The source said late on Tuesday that early indications suggest that a large portion of the existing EB holders will tender their bonds. Immediately before the announcement of the tender, the existing EB was trading at a price of about $136 for each $100 of face value, which indicates that it would cost about $680 million to buy back the entire issue.
According to an announcement, the EB will be bought back either at a fixed price of $136.75 for every $100 of face value, or at the equity value of the bonds plus a premium of seven points, whichever is higher.
Like the outstanding EB, the new deal will have a seven-year maturity but comes with a slightly shorter put option of 4.5 years, compared to five years for the earlier deal. Instead of a call, the issuer has the option to trigger a mandatory exchange after four years, subject to a 130% hurdle.
The bonds are offered with a zero percent coupon, a yield-to-put of 2.5% to 3.5% and an exchange premium of between 50% and 60%. The latter will be set over the average of the daily volume-weighted average price (vwap) for the next three sessions (January 8 to 10).
The premium looks high compared to other Asia ex-Japan equity-linked deals. Indeed, the highest premium on an Asian convertible bond or EB outside Japan in 2013 was no more than 35%, which was achieved by Hengan International on its $700 million Hong Kong dollar-denominated CB in May and by Semiconductor Manufacturing International Corp (SMIC) on its $200 million CB in October. Both those deals had a five-year maturity with a three-year put.
To find a deal with a higher premium, one has to go back to Wharf’s $800 million transaction in May 2011, which set the conversion price 65% above the latest close.

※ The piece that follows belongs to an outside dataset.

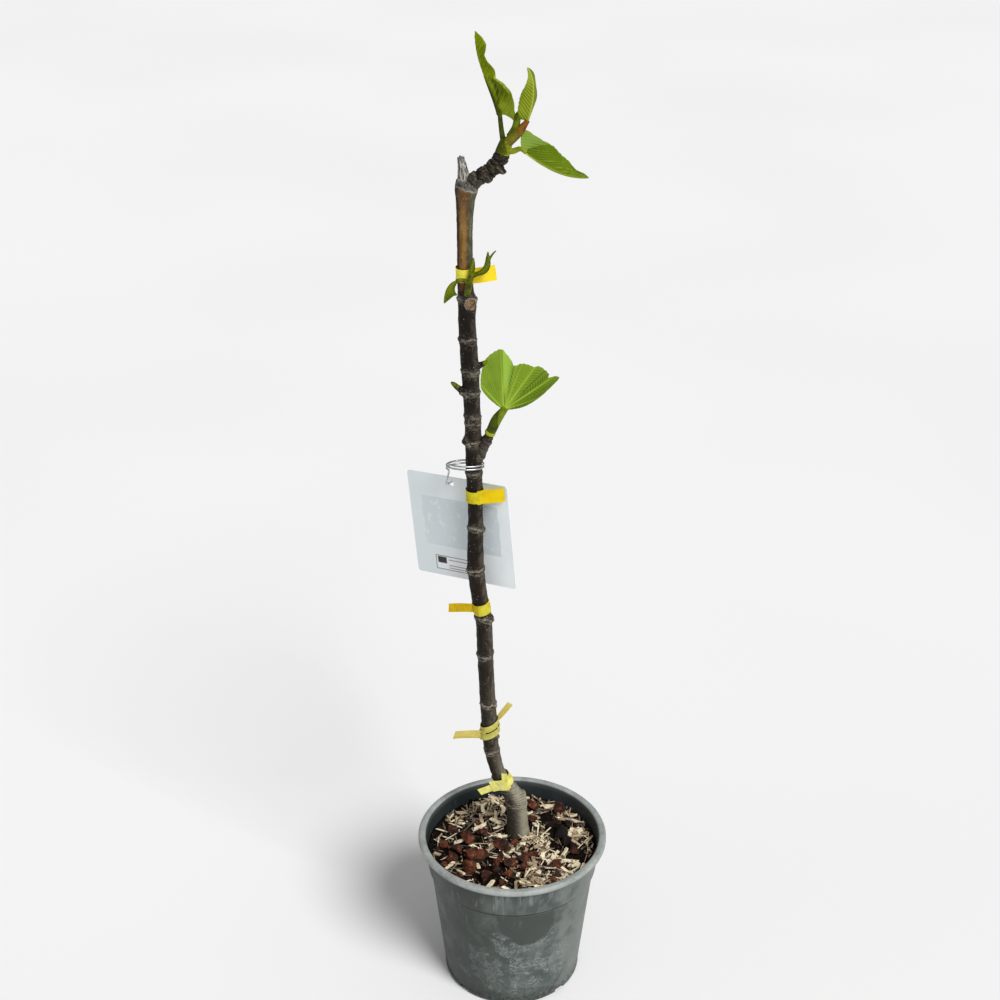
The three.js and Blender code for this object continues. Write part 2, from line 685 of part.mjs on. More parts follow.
function labelCard() {
  const corner = 3;
  const shape = new THREE.Shape();
  const x = CARD_WIDTH / 2;
  const y = CARD_HEIGHT / 2;
  shape.moveTo(-x + corner, -y);
  shape.absarc(x - corner, -y + corner, corner, -Math.PI / 2, 0, false);
  shape.absarc(x - corner, y - corner, corner, 0, Math.PI / 2, false);
  shape.absarc(-x + corner, y - corner, corner, Math.PI / 2, Math.PI, false);
  shape.absarc(-x + corner, -y + corner, corner, Math.PI, 1.5 * Math.PI, false);
  const holeY = y - CARD_HOLE_DROP;
  const fullTurn = 2 * Math.PI;
  shape.holes.push(new THREE.Path().absarc(CARD_HOLE_X, holeY, CARD_HOLE_RADIUS, 0, fullTurn, true));
  const settings = { depth: CARD_THICKNESS, bevelEnabled: false, curveSegments: 6 };
  const sheet = new THREE.ExtrudeGeometry(shape, settings);
  return solid(sheet.translate(0, 0, -CARD_THICKNESS / 2).applyMatrix4(cardPlace()));
}

const WIRE_Z = 578.9;
const WIRE_TURNS = 2;
const WIRE_HALF_LENGTH = 17;
const WIRE_PITCH = 3;
const WIRE_TILT = 0.1;          // rise of the loop's front for each mm towards the front

// The loops of the wire round the trunk, as a long oval with the trunk in its right-hand end.
function wireLoops() {
  const { centre, radius } = trunkRing(WIRE_Z);
  const beside = radius + GAP + WIRE_RADIUS;
  const halfDepth = beside + 2.2;
  const middleX = centre.x - WIRE_HALF_LENGTH + beside + 0.3;
  const steps = 17 * WIRE_TURNS;
  const points = [];
  for (let i = 0; i <= steps; i += 1) {
    const angle = Math.PI * (1 + 2 * WIRE_TURNS * i / steps) + 0.5;
    const forward = -halfDepth * Math.sin(angle);
    const drop = WIRE_PITCH * WIRE_TURNS * (0.5 - i / steps);
    const x = middleX + WIRE_HALF_LENGTH * Math.cos(angle);
    points.push(vec(x, centre.y - forward, WIRE_Z + drop + WIRE_TILT * forward));
  }
  return points;
}

// The wire goes round the trunk and then down through the card's hole.
function labelWire() {
  const hookY = CARD_HEIGHT / 2 - CARD_HOLE_DROP + CARD_HOLE_RADIUS - WIRE_RADIUS - GAP;
  const throughHole = [[3.6, 9], [1.2, 3.5], [0, 0], [-0.8, -3.4]]
    .map(([up, out]) => vec(CARD_HOLE_X, hookY + up, out).applyMatrix4(cardPlace()));
  const extrudePath = new THREE.CatmullRomCurve3([...wireLoops(), ...throughHole]);
  const section = new THREE.Shape().absarc(0, 0, WIRE_RADIUS, 0, 2 * Math.PI, false);
  const settings = { steps: 64, extrudePath, curveSegments: 3, bevelEnabled: false };
  return solid(new THREE.ExtrudeGeometry(section, settings));
}

// ---------------------------------------------------------------- compost and mulch

// Bark chunks lying in the mulch: [x, y, size].
const BARK = [
  [-61, 19, 6], [-46, 4, 8.4], [-38, -24, 10], [-62, -28, 7], [-57, -14, 7],
  [-16, -36, 6.4], [-2, -34, 6.4], [11, -25, 7], [-11, -5, 7], [-26, -55, 7],
  [20, 59, 7.4], [50, 56, 7.4], [58, 30, 5], [43, -38, 6], [22, -20, 5.4],
];
const MULCH_CHIPS = 38;
const MULCH_REACH = 74;
const FOOT_CLEARING = 25;       // radius round the trunk's foot with no chip's centre in it

// The strip of bare compost to the right of the trunk: its two ends and half width.
const BARE_FROM = new THREE.Vector2(33, 44);
const BARE_TO = new THREE.Vector2(72, -30);
const BARE_HALF_WIDTH = 10;

function onBareStrip(x, y) {
  const run = BARE_TO.clone().sub(BARE_FROM);
  const point = new THREE.Vector2(x, y).sub(BARE_FROM);
  const s = THREE.MathUtils.clamp(point.dot(run) / run.lengthSq(), 0, 1);
  return point.distanceTo(run.multiplyScalar(s)) < BARE_HALF_WIDTH;
}

function barkChunk([x, y, size], random) {
  const chunk = new THREE.IcosahedronGeometry(1, 0)
    .scale(size, size * (0.7 + 0.3 * random()), size * 0.55)
    .rotateX(0.5 * (random() - 0.5))
    .rotateZ(2 * Math.PI * random())
    .translate(x, y, COMPOST_Z + 0.12 * size);
  return solid(chunk);
}

function woodChip(random) {
  const reach = Math.sqrt(random()) * MULCH_REACH;
  const turn = 2 * Math.PI * random();
  const x = reach * Math.cos(turn);
  const y = reach * Math.sin(turn);
  const chip = new THREE.BoxGeometry(10 + 10 * random(), 2.6 + 2.4 * random(), 2 + random())
    .rotateY(0.5 * (random() - 0.5))
    .rotateZ(Math.PI * random())
    .translate(x, y, COMPOST_Z + 0.4 + 0.5 * random());
  const [, footX, footY] = TRUNK[0];
  const underTrunk = Math.hypot(x - footX, y - footY) < FOOT_CLEARING;
  return underTrunk || onBareStrip(x, y) ? null : solid(chip);
}

// The compost's body: it fills the pot to ground level, a little clear of the wall.
function compostFill(clear) {
  const wall = insideWall(clear).filter(([, z]) => z < COMPOST_Z);
  const foot = POT_FLOOR + GAP;
  const top = [[insideRadius(COMPOST_Z, clear), COMPOST_Z], [0, COMPOST_Z]];
  return turned([[0, foot], [wall[0][0], foot], ...wall.slice(1), ...top], COMPOST_SIDES);
}

// The room that the mulch keeps to, up to just under the lip.
function mulchRoom(clear) {
  const wall = insideWall(clear).filter(([, z]) => z < LIP_UNDER_Z);
  const foot = POT_FLOOR + GAP;
  const top = LIP_UNDER_Z - 1;
  const roof = [[insideRadius(top, clear), top], [0, top]];
  return turned([[0, foot], [wall[0][0], foot], ...wall.slice(1), ...roof], COMPOST_SIDES);
}

function compost() {
  const clear = GAP + 0.1;
  const random = stream(4711);
  const chips = BARK.map((chunk) => barkChunk(chunk, random));
  while (chips.length < BARK.length + MULCH_CHIPS) {
    const chip = woodChip(random);
    if (chip) chips.push(chip);
  }
  const mulch = joined(chips).intersect(mulchRoom(clear));
  return joined([compostFill(clear), mulch]).subtract(trunkRoom);
}

// ---------------------------------------------------------------- the whole plant

const fig = new THREE.Group();
fig.name = 'potted_fig_tree';

fig.add(
  named('pot', pot(), 0x5f6a69, 0.6),
  named('compost', compost(), 0x3a2b22, 0.95),
  named('trunk', trunk(), 0x4c4038, 0.85),
  named('bough_top', topBough(), 0x4a3c32, 0.85),
  named('bough_mid', midBough(), 0x57493d, 0.85),
  named('foliage_top', topFoliage(), 0x7da01e, 0.5),
  named('foliage_upper', upperFoliage(), 0x5d7d12, 0.5),
  named('foliage_mid', midFoliage(), 0x76a336, 0.5),
  ...TIES.map((row, i) => named(`tie_${i + 1}`, tie(row), 0xe8dc2c, 0.5)),
  named('label_card', labelCard(), 0xd9dfe2, 0.45),
  named('label_wire', labelWire(), 0xb9bcbe, 0.35),
);

export default fig;
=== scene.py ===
"""Looks of the young fig tree in its nursery pot.

Lengths in this file are millimetres, and MM turns them into Blender's metres when a mesh is made.
Only the finishes compare a piece's own coordinates with metres.
The plant stands on Z = 0 with its front towards -Y. Every random choice has a fixed seed.
"""

import math

import bmesh
import bpy
import numpy as np
from mathutils import Matrix, Vector, noise


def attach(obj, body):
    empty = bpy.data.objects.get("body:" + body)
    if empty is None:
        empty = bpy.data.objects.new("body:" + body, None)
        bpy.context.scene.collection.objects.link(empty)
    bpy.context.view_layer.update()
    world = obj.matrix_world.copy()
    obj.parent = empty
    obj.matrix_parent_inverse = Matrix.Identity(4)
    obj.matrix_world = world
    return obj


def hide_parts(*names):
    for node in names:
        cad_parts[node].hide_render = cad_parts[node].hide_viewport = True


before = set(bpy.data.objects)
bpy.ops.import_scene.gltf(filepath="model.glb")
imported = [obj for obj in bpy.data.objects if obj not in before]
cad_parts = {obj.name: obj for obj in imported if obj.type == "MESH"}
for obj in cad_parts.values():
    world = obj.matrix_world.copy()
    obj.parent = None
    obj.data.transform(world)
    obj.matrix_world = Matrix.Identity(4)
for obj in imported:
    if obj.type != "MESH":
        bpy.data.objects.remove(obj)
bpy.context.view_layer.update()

MM = 0.001
BODY = "root"

# ---- sizes shared with the solids

POT_HEIGHT = 166.5
POT_RIM_RADIUS = 95.4
POT_BASE_RADIUS = 69.3
POT_TAPER = 0.107
POT_WALL = 1.6
POT_FLOOR = 2.4
SHOULDER_Z = 129
LIP_WIDTH = 7.6
LIP_DEPTH = 6.2
GROUND_Z = 149
TRUNK_FOOT_Z = 149.3
TRUNK_TOP_Z = 848

# The trunk's centre line and radius: height, x, y, radius.
TRUNK = [
    (149.3, 5.8, 20.5, 12.8), (160, 5.6, 20, 11.3), (178, 5, 19.5, 10.4), (192, 3.4, 19.2, 10.4),
    (204, -1.6, 18.8, 9.8), (217, -8.8, 18.2, 8.4), (230, -14.8, 17.5, 7.5), (244, -18.4, 16.8, 7.5),
    (263, -21.4, 16, 7.7), (293, -23.2, 14.8, 7.7), (353, -26, 12.5, 7.7), (414, -28.2, 10, 7.8),
    (434, -31.4, 9.2, 7.8), (471, -35.2, 8, 7.9), (532, -35.2, 6.8, 6.9), (570, -36, 6.4, 7.4),
    (634, -37.4, 5.8, 7.4), (673, -39, 5.4, 7.9), (721, -41.4, 5.2, 7.7), (738, -41, 5.2, 8.1),
    (750, -42.3, 5.2, 7.1), (803, -42.6, 5.5, 6.8), (829, -41.8, 5.8, 8.1), (841, -40.8, 6, 9.9),
    (848, -41.8, 6, 8),
]

# Leaf nodes: height, swelling, the side of the old leaf's scar in degrees, and the scar's size.
NODES = [
    (190, 0.5, -60, 0), (210, 0.4, 150, 0), (257, 0.6, -100, 0.4), (280, 0.9, -20, 0),
    (314, 0.9, -62, 0.9), (374, 0.9, -115, 0.9), (415, 1.2, -35, 0.4), (470, 0.9, 215, 0.3),
    (515, 1.0, -50, 0.6), (572, 0.6, 170, 0), (606, 1.1, 215, 0.8), (622, 0.5, -60, 0),
    (629.5, 0.6, -40, 0), (653, 0.9, 210, 0.8), (674, 0.7, -20, 0.3), (704, 0.6, 185, 0.3),
    (742, 1.2, -66, 0),
]
NODE_SPREAD = 2.6

OLD_STUMP = [(6.2, 19.6, 182), (6.6, 19.6, 192), (7.2, 19.6, 201.5)]
OLD_STUMP_RADII = [8.8, 8.2, 6.6]
DEAD_TIP = [(-43, 6, 844), (-43.2, 6, 851), (-44.2, 6, 860), (-45.5, 6, 868.6)]
DEAD_TIP_RADII = [6.2, 5.2, 3.9, 2.9]

# Buds and knobs: foot, tip, foot radius.
BUDS = [
    ((-44, 4.6, 652), (-55, 2, 662.5), 3),
    ((-34, 3.6, 677), (-24.6, 2, 683), 3),
    ((-24.5, 5.5, 411), (-19.4, 3.6, 419.5), 3.2),
    ((-40, 3, 604), (-46, -1.5, 607), 4),
    ((-31, 3.6, 513), (-27.6, -0.8, 516.5), 3.4),
    ((-25.5, 8, 371), (-24.6, 3, 374), 3),
    ((-22, 11, 310), (-17, 9, 315), 3.4),
    ((-17, 11, 275.5), (-13.6, 8, 278), 3),
    ((-41, 1.5, 740), (-39.4, -3.4, 739), 5.4),
]

TOP_SPUR = [
    (-38, 5.6, 845), (-30.5, 5, 850), (-21.6, 4.4, 855.6), (-14.4, 3.2, 863.6), (-10.4, 2, 872.4),
]
TOP_SPUR_RADII = [6.6, 7.2, 6.2, 7.6, 6.4, 7.2, 6.2, 6.8, 6.2]
MID_SPUR = [(-33, 5, 586), (-28.8, 3, 594), (-25.6, 1, 603.5), (-22, -1, 613.6)]
MID_SPUR_RADII = [5.6, 5, 4.4, 4.3, 4.8, 4.2]

TAPE_WIDTH = 11.6

CARD_CENTRE = (-48.5, 28.6, 500)
CARD_WIDTH = 106
CARD_HEIGHT = 111
CARD_HOLE = (-6, 48.5)
CARD_HOLE_RADIUS = 2.6
WIRE_RADIUS = 0.85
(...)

However, the previous COLI exchangeable also came with a 50% premium and the issuer’s good track record with regard to that deal and the fact that investors have made money on it, would make the high premium easier to accept, one source said.
The existing EB is exchangeable into COLI shares at a price of HK$15.93 apiece, while the stock closed at HK$20.35 yesterday. The share price has gained 92% since the previous EB was issued almost seven years ago.

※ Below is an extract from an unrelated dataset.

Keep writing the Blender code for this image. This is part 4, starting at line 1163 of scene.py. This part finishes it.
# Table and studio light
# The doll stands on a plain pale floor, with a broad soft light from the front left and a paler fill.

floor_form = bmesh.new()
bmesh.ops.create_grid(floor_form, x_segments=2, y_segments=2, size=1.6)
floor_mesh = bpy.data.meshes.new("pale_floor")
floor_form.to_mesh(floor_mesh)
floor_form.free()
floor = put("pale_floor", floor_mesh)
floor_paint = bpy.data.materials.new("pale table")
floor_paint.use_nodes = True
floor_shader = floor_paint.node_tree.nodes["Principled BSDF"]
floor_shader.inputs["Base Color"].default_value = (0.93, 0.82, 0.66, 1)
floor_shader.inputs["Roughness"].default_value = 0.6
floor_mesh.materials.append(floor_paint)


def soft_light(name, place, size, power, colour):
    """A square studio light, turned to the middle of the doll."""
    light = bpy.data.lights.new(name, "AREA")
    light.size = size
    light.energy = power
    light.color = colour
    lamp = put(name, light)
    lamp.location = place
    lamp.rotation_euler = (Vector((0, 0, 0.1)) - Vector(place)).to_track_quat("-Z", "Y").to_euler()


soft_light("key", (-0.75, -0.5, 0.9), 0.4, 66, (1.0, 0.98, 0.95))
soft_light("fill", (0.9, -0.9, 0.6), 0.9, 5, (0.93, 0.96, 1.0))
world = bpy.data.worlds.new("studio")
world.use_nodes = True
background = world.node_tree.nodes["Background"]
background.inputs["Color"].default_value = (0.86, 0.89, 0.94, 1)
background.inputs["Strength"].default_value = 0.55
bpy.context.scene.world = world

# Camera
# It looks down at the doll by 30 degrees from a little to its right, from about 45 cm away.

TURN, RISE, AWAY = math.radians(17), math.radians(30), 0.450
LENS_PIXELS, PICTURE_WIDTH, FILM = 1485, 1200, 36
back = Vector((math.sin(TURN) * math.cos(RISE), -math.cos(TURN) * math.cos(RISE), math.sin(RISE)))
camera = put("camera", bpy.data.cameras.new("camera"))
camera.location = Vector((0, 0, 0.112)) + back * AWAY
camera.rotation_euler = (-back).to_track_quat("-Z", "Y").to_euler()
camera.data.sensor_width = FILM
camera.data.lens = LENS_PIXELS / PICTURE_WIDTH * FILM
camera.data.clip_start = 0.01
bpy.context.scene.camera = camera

The new issue cannot be exchanged into shares for the first 12 months but, given the high premium, that may not have been on the cards anyway and investors did not seem to worry too much about that, one source said. The existing EB was non-exchangeable for the first three years.

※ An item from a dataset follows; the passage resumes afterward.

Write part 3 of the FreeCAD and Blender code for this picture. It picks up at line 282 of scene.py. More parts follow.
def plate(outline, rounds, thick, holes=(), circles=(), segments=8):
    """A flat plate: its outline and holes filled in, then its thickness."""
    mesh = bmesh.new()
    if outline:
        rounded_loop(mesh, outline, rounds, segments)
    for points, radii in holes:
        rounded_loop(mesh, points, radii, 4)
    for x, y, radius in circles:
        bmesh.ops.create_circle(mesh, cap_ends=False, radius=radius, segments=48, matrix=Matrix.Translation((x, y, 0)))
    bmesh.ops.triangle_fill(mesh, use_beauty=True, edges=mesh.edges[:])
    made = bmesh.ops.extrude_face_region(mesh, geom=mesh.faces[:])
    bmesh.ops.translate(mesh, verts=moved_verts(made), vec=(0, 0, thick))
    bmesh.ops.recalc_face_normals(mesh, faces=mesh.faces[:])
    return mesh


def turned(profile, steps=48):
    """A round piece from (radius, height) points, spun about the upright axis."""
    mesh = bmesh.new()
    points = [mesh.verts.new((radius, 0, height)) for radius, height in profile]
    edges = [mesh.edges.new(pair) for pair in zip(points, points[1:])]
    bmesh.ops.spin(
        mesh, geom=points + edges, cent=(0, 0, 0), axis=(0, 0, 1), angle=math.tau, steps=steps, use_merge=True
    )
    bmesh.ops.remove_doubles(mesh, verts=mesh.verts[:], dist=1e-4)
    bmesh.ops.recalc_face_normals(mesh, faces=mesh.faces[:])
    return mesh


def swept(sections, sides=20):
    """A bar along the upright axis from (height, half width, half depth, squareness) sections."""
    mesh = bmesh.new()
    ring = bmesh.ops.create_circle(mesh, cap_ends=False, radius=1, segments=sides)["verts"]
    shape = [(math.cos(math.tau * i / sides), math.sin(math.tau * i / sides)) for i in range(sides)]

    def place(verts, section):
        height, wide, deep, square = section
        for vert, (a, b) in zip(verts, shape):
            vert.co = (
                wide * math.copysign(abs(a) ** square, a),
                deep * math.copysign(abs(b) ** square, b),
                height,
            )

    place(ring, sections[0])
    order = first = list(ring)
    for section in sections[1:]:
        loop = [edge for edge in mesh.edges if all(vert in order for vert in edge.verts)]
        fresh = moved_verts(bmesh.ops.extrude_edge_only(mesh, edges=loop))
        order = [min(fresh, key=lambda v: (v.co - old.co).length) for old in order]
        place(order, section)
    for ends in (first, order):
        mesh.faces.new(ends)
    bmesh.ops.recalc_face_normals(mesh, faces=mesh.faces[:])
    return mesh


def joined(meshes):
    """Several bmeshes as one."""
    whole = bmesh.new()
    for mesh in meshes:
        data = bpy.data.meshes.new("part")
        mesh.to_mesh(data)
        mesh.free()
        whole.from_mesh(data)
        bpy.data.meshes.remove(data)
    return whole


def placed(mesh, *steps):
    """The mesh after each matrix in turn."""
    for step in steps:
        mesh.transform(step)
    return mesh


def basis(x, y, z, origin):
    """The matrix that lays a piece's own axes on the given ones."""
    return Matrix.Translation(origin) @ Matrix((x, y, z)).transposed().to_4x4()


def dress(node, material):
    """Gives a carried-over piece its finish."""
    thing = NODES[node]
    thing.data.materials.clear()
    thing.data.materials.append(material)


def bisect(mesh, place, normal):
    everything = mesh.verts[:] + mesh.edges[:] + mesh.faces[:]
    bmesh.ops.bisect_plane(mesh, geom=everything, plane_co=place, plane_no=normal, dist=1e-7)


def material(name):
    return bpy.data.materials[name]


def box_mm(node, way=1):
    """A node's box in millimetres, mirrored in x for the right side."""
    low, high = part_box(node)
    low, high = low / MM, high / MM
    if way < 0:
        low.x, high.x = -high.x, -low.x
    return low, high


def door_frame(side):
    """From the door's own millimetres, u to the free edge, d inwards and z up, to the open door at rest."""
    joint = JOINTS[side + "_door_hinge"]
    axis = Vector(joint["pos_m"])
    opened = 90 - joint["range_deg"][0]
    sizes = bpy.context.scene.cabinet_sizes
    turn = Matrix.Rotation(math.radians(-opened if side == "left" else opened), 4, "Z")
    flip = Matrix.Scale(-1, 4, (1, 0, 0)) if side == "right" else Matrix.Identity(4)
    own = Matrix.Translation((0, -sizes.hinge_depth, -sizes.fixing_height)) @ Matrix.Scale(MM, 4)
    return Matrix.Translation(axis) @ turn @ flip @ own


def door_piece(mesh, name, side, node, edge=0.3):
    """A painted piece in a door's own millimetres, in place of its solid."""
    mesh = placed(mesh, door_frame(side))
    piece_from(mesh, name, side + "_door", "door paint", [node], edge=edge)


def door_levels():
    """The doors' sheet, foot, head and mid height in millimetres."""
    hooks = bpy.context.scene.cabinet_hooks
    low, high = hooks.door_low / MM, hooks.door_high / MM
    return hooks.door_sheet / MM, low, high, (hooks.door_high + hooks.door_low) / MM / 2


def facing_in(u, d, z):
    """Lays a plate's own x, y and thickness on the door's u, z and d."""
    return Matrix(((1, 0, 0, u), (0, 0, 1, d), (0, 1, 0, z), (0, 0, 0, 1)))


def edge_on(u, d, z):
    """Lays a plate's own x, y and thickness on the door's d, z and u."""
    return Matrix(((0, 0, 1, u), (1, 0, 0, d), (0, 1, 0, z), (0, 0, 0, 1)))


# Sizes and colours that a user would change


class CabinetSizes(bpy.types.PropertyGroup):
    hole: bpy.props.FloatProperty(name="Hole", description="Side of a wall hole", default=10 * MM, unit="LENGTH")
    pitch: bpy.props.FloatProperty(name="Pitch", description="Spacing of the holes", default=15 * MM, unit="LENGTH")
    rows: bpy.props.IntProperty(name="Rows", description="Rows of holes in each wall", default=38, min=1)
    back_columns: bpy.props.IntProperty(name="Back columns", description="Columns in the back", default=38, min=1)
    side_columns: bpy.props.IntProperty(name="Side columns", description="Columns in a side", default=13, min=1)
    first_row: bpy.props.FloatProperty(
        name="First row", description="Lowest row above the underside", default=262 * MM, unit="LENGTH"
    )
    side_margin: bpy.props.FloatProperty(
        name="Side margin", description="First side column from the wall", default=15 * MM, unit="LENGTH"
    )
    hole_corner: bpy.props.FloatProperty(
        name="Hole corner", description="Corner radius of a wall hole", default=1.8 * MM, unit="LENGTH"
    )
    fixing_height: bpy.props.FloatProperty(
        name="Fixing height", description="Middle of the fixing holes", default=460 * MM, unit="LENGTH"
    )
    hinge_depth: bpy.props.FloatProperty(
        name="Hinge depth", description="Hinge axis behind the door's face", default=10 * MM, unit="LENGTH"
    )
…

The deal is being marketed at a credit spread of 250bp over Libor, the source said. Technically it is issued by a wholly owned unit of China Overseas Holdings called China Overseas Finance Investment, but it is fully guaranteed by the holding company.
In addition to the tender, China Overseas is also conducting a consent solicitation among the existing EB holders to give the issuer the option to settle all of the existing EBs that will remain outstanding after the tender in cash. Again, this will help ensure that its stake in COLI does not fall below 51%.
Investors who tender their existing bonds will be viewed to have given their consent to the amendment of the terms and will be eligible to receive the consent fee of $0.25 per every $100 of face value. Bondholders who do not wish to tender have to actively decide whether to give their consent by the time the tender closes.
Citi and Goldman Sachs are joint bookrunners for the new exchangeable bond as well as dealer managers for the tender.